Life is difficult to understand and the thought that he suffers no more brings comfort to a healing heart. And, there are plenty of reasons that make me smile as I think of the most happiest person I have known!

Grateful to his life, our memories and to everyone’s love and prayers!

May he rest in peace 🙂

A smile…

Like most people, I get angry when I hear about violence that is striking down the world. Each day we read stories of rape and violence against children and women and it makes me boil with anger. I get angry when things go wrong in my life and when my bubbles of joy are burst by a person I love. And, amongst these situations, I try to put a smile on my face. My friends always wonder how Daphne is always cheerful, even on a rainy day!  Off course they know my life is not a bed of roses and that I experience problems and situations that most people do.  Yet I tend to smile and leave my worries behind. There is a reason for my smile.

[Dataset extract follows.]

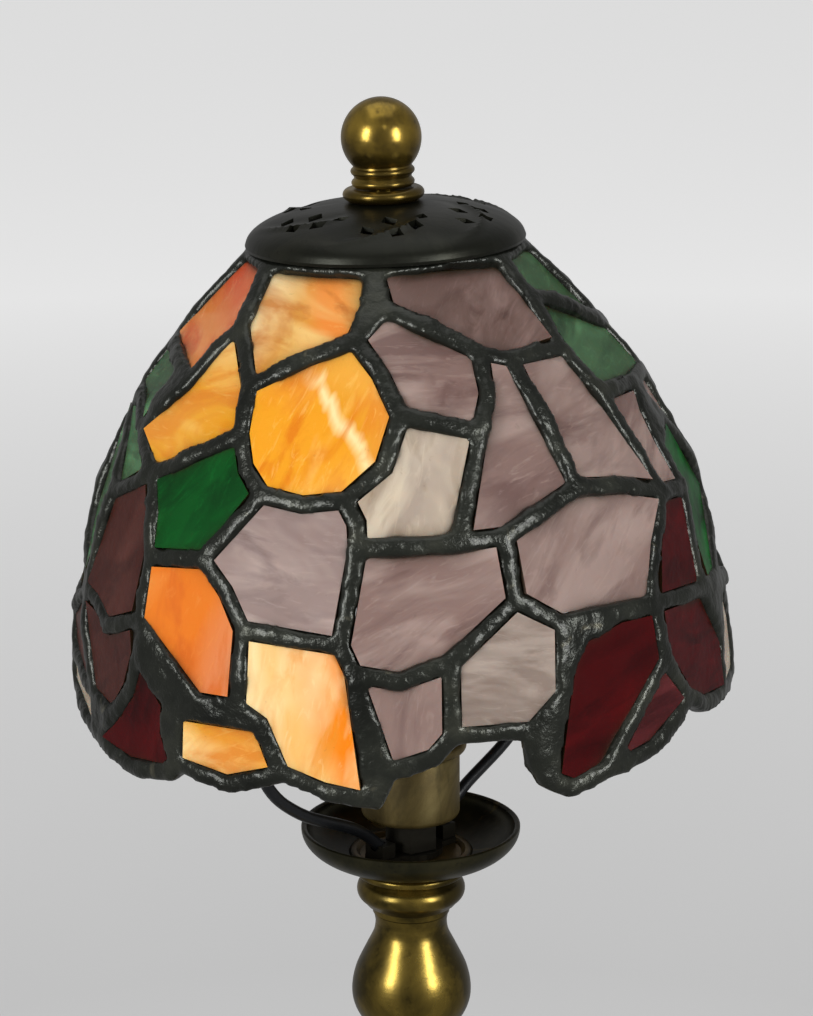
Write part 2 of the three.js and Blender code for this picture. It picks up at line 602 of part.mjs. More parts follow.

I was a teenager  who  lived in my own world filled with rainbows and candies. I was grumpy and rebellious at home and did not really know or care about sharing happiness. At the age of 18, I visited an NGO that worked with women and children. I was studying Communications and was writing a story about the lives and struggles of these women. I met a young girl around my age who had been raped by her step father many times. She was there weaving baskets and living one day at a time. I told her ingenuously that I was sorry for not knowing what I could say to make her feel better. She looked at me and said, “A smile is what I need”. This certainly was not an answer I expected from her. Later she shared about how people look at her with sympathy and sadness but never smiled with her. She is a person filled with hope and optimism. That is where I got my smile from!

All of us face times when we wonder if we will ever laugh again. I know these moments and wondered where laughter has gone only to discover that it hides within us. It invites us to rush to life’s game again and share it with others. We may not know who needs it but  it never goes wasted.

Spread your smile and see the difference it can make! Remember, there is never a reason to smile.